• [TASK GOAL]
Search the records for "remove". Copy every line where it appears.

• [Extracted data entries]
↓

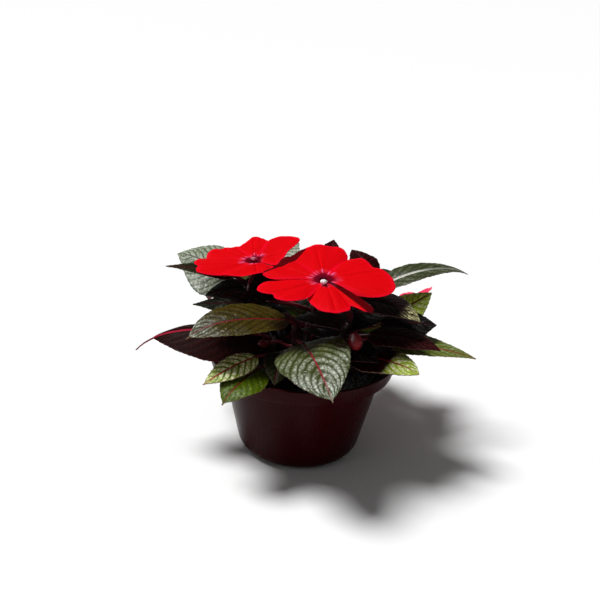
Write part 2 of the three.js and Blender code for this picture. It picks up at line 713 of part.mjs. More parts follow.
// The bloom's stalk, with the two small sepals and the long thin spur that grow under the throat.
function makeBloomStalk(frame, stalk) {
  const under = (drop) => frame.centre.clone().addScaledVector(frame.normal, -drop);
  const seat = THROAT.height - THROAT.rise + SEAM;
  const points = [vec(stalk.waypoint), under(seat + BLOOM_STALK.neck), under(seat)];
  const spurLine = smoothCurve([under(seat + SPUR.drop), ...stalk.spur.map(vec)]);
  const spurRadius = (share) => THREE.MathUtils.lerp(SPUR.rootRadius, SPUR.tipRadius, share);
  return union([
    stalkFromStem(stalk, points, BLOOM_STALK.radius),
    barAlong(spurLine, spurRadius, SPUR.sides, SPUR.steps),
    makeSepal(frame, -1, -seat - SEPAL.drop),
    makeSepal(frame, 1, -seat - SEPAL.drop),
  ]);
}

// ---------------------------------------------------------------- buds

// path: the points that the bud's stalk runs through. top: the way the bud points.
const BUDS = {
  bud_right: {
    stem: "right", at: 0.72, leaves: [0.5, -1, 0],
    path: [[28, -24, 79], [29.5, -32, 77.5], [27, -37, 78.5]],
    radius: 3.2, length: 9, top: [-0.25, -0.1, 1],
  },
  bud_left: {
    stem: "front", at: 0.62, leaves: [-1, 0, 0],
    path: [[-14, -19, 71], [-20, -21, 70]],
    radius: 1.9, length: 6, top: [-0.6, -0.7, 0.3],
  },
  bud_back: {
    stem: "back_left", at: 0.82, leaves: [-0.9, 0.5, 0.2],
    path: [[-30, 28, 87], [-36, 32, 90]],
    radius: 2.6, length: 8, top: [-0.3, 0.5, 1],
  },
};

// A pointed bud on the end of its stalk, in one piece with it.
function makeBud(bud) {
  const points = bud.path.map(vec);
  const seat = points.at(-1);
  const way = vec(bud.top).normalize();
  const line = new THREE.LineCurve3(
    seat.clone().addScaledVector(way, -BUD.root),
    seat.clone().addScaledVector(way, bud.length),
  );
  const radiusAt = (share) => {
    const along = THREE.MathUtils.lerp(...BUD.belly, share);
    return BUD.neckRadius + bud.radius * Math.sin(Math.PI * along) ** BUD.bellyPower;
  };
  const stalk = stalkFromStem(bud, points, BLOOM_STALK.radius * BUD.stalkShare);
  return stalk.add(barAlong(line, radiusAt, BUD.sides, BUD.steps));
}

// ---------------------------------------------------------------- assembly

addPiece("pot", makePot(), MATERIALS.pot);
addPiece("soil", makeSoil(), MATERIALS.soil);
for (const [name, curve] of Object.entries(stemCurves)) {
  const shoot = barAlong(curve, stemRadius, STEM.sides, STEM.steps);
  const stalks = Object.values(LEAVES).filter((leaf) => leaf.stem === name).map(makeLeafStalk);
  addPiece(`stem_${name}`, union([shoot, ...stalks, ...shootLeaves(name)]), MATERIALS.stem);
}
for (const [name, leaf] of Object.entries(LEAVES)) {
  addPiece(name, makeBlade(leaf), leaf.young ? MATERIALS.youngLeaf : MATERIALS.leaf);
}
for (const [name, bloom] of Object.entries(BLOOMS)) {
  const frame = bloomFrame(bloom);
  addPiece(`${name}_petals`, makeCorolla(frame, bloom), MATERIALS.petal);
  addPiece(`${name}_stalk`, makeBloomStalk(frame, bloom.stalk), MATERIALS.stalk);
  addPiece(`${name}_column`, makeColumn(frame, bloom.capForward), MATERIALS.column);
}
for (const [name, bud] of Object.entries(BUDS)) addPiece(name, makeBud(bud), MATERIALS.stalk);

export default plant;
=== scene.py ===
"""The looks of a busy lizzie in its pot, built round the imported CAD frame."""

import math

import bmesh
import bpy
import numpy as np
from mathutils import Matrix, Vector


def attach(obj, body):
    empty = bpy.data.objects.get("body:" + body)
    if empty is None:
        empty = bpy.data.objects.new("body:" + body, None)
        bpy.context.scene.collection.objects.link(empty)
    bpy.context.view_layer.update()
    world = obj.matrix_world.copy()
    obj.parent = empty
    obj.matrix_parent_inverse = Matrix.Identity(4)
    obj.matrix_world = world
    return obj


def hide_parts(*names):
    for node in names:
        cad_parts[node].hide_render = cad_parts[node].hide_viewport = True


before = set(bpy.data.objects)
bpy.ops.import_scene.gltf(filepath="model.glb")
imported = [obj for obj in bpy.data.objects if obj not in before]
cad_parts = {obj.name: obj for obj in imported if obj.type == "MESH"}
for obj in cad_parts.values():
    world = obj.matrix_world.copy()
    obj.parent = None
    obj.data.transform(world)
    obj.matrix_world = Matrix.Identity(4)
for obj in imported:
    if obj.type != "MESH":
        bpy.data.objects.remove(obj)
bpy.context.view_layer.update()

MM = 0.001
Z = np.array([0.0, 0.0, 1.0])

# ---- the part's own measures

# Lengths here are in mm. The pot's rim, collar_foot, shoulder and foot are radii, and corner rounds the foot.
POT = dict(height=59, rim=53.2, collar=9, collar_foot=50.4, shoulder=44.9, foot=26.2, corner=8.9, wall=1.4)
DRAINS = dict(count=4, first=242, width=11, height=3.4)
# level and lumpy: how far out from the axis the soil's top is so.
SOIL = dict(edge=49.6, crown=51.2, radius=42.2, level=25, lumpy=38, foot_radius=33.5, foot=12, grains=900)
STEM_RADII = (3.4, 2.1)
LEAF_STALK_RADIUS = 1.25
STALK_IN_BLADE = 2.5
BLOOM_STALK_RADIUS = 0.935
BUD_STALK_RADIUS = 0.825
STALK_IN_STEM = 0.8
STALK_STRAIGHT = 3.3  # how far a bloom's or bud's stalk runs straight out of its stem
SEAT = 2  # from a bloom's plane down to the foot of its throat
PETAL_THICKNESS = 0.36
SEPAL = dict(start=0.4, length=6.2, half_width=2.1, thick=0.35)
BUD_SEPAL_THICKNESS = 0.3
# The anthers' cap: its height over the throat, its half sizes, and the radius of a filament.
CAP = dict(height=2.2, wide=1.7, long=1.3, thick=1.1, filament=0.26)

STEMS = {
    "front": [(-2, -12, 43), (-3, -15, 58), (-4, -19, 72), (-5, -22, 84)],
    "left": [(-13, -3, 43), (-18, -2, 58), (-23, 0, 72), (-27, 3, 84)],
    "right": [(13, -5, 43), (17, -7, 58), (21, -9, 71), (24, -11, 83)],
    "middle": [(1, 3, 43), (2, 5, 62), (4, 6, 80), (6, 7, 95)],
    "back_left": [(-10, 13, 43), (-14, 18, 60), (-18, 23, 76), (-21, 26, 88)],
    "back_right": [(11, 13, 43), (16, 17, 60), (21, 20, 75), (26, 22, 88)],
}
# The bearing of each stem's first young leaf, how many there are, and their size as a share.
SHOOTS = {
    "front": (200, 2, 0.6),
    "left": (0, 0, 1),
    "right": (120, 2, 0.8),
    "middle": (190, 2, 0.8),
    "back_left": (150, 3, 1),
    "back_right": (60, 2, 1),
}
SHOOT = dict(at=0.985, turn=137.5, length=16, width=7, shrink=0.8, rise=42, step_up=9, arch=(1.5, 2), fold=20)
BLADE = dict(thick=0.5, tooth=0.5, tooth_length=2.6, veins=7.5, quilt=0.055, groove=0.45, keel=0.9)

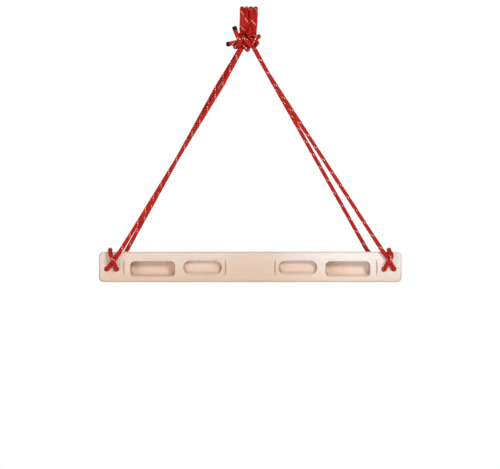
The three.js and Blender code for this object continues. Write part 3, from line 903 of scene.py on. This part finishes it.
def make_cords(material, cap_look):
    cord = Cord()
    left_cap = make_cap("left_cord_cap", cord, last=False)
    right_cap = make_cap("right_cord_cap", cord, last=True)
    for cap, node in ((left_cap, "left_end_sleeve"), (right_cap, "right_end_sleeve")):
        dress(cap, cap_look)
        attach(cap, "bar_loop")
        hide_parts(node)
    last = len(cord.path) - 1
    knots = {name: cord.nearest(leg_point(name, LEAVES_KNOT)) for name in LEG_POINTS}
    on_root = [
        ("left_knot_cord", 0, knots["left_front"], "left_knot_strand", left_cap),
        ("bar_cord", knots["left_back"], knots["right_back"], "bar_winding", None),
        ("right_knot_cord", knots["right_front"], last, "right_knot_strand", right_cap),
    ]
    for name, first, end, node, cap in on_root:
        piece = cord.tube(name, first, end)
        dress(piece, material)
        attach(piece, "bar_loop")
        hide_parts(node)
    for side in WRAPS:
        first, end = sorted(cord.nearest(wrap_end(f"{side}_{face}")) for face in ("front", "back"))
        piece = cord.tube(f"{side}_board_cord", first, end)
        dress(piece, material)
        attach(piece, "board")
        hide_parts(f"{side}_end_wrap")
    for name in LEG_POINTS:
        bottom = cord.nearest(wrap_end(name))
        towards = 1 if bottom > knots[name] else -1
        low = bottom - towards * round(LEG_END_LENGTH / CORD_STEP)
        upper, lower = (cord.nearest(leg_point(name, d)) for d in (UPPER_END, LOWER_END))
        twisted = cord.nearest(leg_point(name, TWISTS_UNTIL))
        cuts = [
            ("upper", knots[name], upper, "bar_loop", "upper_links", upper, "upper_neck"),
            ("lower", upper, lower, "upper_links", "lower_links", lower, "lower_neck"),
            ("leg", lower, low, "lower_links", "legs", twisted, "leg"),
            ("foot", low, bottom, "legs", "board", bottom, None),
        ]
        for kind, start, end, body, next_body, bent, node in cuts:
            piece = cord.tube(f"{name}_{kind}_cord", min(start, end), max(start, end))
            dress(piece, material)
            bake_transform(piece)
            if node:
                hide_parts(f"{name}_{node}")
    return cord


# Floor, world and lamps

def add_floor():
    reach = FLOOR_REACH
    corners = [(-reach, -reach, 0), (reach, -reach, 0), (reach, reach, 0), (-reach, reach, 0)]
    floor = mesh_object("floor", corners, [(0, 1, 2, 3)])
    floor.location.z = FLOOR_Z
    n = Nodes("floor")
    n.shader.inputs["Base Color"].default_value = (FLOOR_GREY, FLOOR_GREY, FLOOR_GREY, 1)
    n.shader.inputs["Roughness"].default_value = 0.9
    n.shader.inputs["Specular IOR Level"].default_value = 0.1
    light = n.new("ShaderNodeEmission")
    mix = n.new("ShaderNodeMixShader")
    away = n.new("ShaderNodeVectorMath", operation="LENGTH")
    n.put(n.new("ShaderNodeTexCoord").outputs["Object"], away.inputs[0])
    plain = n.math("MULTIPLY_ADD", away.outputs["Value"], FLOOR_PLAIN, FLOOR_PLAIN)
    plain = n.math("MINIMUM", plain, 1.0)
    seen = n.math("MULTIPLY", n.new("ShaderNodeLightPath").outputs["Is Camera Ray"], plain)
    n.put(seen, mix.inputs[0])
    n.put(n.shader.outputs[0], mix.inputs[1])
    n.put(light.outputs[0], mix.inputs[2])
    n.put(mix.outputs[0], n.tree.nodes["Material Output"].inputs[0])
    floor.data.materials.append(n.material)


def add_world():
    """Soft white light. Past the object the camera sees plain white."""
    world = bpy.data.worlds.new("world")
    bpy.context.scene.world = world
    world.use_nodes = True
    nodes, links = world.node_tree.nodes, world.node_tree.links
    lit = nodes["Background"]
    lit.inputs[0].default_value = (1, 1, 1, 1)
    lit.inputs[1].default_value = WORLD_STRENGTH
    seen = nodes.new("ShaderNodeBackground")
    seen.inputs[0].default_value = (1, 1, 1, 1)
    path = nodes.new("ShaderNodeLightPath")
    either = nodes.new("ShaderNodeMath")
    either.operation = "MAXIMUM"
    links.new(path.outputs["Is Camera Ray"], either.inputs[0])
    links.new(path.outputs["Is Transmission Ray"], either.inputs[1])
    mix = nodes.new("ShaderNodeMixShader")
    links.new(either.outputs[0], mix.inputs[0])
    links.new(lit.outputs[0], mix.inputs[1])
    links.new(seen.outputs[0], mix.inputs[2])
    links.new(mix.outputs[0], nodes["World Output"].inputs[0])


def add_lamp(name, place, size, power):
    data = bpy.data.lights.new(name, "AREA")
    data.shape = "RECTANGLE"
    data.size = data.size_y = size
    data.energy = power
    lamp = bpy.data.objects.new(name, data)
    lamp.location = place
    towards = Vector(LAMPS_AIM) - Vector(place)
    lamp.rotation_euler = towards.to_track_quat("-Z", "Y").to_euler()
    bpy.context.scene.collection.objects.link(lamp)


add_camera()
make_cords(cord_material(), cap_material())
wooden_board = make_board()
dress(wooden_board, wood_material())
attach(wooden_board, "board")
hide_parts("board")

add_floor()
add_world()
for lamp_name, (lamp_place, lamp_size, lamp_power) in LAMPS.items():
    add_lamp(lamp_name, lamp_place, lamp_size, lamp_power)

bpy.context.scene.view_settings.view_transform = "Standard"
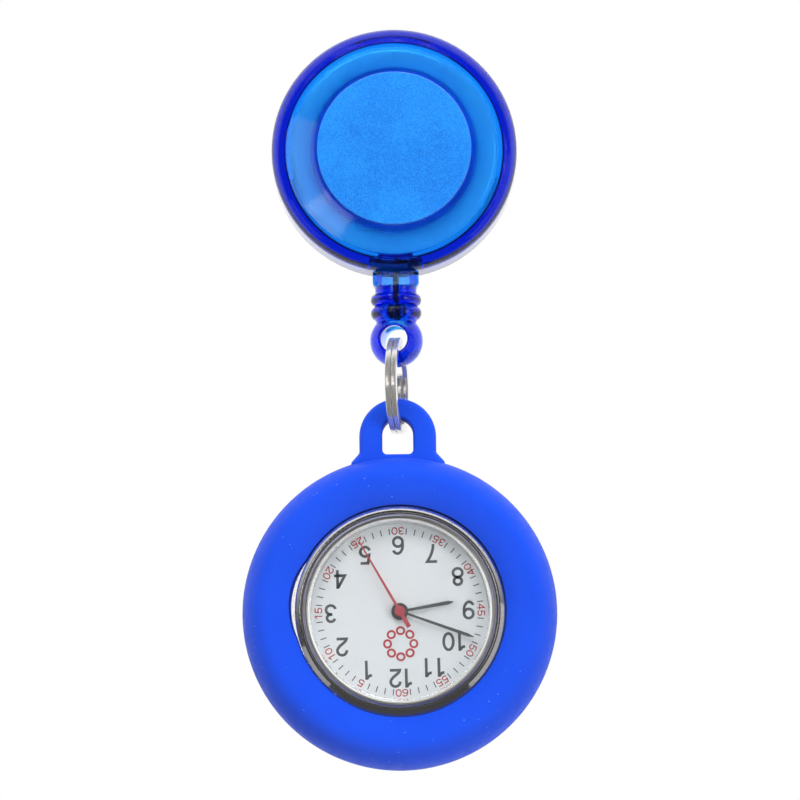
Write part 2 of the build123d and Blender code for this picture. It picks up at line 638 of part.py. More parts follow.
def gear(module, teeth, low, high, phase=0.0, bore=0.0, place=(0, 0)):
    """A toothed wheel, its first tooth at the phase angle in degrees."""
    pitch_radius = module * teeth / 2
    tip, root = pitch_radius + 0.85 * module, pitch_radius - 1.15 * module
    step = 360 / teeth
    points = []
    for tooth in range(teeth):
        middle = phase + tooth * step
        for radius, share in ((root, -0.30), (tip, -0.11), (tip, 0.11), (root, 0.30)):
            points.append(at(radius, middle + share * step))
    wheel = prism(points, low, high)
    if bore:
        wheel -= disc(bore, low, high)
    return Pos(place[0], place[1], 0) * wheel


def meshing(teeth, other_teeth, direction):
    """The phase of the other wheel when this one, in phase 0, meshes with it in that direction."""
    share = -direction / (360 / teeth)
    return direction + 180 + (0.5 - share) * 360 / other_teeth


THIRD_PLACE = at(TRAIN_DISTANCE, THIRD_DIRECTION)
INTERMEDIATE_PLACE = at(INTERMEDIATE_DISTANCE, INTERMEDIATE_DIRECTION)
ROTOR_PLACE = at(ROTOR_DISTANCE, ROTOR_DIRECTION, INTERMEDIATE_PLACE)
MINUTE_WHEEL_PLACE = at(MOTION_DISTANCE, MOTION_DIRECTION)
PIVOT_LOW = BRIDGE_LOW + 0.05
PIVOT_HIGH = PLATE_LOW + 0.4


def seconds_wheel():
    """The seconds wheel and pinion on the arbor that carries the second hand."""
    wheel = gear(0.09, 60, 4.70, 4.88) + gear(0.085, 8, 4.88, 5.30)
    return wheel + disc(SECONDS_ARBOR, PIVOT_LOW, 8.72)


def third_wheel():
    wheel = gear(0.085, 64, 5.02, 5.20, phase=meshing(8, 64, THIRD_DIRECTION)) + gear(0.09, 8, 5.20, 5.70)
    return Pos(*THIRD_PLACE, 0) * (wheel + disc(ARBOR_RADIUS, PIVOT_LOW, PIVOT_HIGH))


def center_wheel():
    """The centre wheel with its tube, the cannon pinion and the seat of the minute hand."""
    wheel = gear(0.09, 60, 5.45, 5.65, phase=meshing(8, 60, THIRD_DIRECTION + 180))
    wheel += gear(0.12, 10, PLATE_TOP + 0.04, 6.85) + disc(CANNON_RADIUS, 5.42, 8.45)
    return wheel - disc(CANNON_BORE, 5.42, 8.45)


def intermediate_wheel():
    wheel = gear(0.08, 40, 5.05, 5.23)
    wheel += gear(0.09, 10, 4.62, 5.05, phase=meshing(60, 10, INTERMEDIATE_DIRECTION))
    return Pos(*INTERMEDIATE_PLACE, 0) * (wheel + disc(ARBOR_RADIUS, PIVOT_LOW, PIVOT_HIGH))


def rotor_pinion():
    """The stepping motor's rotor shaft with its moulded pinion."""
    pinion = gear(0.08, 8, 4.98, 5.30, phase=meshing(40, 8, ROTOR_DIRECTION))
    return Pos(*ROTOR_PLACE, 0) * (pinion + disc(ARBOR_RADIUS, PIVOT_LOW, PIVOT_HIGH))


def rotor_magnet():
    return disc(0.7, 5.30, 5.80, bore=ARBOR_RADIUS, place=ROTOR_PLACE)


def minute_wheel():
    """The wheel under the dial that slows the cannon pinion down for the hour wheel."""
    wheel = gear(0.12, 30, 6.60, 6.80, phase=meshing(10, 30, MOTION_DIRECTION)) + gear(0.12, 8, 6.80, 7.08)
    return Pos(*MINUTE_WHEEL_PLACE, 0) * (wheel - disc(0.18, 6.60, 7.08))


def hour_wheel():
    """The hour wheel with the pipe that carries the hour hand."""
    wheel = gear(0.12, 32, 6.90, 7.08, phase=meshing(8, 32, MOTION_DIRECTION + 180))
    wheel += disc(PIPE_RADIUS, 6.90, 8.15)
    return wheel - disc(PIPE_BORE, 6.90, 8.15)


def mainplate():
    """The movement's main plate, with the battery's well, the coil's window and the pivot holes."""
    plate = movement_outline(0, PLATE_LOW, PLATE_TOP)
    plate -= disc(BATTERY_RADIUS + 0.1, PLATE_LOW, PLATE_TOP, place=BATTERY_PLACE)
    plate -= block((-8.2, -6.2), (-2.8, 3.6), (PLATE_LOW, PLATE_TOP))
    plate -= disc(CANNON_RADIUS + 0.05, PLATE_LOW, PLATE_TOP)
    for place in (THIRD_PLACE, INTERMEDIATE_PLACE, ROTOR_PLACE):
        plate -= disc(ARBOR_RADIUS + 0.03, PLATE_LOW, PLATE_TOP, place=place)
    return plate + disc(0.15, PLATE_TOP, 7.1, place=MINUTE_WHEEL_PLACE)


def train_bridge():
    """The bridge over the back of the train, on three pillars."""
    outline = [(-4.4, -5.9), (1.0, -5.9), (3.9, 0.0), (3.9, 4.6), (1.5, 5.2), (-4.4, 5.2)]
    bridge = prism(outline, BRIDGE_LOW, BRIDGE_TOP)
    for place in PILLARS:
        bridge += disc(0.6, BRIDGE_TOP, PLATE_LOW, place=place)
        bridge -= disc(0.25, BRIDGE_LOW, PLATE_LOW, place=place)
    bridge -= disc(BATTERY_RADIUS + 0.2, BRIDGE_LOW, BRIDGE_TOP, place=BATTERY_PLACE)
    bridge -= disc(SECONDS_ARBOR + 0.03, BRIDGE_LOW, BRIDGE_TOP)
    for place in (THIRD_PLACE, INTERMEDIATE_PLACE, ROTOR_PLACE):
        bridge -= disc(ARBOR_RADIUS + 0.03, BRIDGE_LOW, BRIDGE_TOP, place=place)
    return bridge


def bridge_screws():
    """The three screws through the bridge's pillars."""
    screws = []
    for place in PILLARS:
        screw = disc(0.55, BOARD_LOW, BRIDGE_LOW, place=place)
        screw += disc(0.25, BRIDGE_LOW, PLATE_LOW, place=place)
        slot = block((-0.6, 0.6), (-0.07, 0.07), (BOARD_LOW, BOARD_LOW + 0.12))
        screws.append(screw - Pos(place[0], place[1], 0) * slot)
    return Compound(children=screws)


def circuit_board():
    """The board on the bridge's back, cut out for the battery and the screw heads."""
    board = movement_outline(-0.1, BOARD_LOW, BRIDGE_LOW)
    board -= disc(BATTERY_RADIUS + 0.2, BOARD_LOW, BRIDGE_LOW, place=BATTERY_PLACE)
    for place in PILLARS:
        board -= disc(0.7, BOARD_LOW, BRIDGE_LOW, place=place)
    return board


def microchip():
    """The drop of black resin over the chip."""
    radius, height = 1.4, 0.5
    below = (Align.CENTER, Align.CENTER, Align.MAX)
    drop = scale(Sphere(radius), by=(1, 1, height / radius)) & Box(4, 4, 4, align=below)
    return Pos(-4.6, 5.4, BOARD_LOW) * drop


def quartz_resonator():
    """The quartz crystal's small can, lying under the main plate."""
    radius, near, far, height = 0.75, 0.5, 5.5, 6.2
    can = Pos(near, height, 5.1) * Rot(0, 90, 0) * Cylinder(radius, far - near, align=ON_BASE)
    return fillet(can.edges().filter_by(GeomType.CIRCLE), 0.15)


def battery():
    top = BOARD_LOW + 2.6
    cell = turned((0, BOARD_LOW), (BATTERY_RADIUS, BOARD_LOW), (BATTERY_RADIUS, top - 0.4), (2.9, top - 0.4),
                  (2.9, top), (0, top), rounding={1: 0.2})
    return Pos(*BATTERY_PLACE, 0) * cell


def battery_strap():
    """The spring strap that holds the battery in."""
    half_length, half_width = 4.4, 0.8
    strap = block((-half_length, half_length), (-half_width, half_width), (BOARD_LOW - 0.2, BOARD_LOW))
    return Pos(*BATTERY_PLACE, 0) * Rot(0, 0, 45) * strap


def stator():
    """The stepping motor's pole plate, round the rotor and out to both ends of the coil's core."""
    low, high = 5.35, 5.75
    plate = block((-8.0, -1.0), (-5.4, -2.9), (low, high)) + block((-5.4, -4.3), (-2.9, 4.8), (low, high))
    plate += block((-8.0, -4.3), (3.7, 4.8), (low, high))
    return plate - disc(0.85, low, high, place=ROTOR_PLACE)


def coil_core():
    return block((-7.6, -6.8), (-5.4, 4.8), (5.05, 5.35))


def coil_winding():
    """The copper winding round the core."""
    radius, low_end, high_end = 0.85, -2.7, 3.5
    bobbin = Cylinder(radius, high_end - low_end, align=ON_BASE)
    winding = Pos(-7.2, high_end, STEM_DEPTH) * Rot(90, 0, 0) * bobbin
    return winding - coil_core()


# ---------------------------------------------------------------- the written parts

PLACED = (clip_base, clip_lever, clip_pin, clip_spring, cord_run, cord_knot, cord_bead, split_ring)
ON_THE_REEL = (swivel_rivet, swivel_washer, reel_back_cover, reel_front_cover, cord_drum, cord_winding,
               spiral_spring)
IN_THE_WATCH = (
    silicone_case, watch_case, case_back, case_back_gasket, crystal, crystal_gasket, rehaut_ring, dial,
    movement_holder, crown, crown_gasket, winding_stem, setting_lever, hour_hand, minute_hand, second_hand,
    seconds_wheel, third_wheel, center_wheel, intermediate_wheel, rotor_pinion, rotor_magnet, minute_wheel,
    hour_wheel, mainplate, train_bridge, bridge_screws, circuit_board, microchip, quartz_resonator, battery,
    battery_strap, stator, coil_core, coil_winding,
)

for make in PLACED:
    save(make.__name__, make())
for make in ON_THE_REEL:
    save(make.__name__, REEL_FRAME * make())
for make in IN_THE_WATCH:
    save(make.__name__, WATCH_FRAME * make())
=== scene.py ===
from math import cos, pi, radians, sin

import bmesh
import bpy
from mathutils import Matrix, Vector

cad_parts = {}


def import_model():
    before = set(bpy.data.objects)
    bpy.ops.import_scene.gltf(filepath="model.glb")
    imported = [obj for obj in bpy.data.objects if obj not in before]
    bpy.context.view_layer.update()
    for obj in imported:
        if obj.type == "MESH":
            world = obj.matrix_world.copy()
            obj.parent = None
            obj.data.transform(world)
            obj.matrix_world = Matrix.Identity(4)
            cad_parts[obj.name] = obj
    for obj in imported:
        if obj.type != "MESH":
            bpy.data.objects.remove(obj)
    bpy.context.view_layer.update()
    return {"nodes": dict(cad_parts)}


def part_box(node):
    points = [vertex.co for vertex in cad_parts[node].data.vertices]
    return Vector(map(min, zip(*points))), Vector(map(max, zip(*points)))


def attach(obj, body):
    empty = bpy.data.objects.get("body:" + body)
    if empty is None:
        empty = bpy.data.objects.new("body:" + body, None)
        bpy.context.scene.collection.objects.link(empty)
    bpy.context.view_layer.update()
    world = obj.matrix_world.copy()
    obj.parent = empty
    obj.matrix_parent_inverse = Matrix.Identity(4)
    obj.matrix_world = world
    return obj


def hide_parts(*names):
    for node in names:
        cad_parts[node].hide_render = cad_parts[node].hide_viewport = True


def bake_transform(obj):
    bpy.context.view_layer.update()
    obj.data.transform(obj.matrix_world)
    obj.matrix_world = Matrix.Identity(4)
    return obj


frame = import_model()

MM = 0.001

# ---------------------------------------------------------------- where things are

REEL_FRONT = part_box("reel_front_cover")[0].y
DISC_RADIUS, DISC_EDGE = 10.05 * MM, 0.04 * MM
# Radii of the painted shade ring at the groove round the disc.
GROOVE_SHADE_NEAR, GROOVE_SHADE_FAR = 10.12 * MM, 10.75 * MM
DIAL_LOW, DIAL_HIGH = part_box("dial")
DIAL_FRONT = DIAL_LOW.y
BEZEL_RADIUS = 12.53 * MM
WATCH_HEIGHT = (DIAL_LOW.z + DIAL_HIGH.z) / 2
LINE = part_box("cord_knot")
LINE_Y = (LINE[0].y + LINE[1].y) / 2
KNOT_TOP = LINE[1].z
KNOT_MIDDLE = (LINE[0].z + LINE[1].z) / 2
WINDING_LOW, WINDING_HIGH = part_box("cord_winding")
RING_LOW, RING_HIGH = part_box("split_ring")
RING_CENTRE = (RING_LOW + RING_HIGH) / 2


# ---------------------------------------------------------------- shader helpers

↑

• [SOLVED EXERCISE]
        bpy.data.objects.remove(obj)
            bpy.data.objects.remove(obj)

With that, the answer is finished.